15. Princess of Darkness

After re-reading that a few times and finally getting over how mean it is and wondering whether that was sent by a “friend” or just an online person, I thought of this: maybe mean person just didn’t use their words properly. Maybe mean person actually meant to say, “You can’t deny that you are a THINKER. Love is the antithesis of THINKING.”

That would make a bit of sense and would hold true for how you approach it; you think too much. You think that you should be able to know by the sum of factors x, y and z that what you are experiencing = love. But love is not thinking, love if feeling, as frustratingly early 80’s cock rock that is.

Also perhaps they meant Thinking’s brother, RATIONAL. Being rational has no place in deciding love = true.
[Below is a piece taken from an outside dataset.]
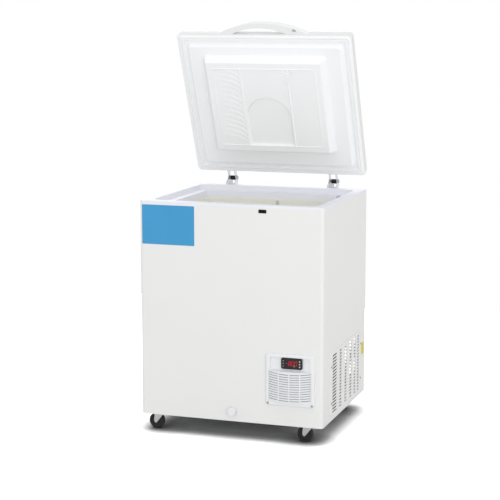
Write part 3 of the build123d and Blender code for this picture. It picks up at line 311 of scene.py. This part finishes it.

I don’t know. Just a theory.

10 Jan, '05 4:32 PM

16. Destructor

If there’s one thing worse than a friend who is ‘mean’, it’s one who shirks from being honest while discussing things such as love, money and music. Adrian admits he’s not fallen in love in his thirty years of life. Is it mean for me to muse, along with him, about the reasons for that? Sure, I could have said you haven’t met the right person or some other soothing platitude, but that wouldn’t be the truth. The truth is, Adrian may never fall in love. I hope he does, but he might not, and if I had to avoid saying that because that’s mean, then I think I’d lose value as a friend to Adrian.

Besides, from my perspective, you and I just said pretty much the same thing: Overly rational people may not be able to fall in love because it’s not a rational state of mind. That doesn’t mean I think Adrian CAN’T, in fact in many ways he’s a very emotional guy. We were just chatting. I’m sure he’d tell me if he thought I was being mean.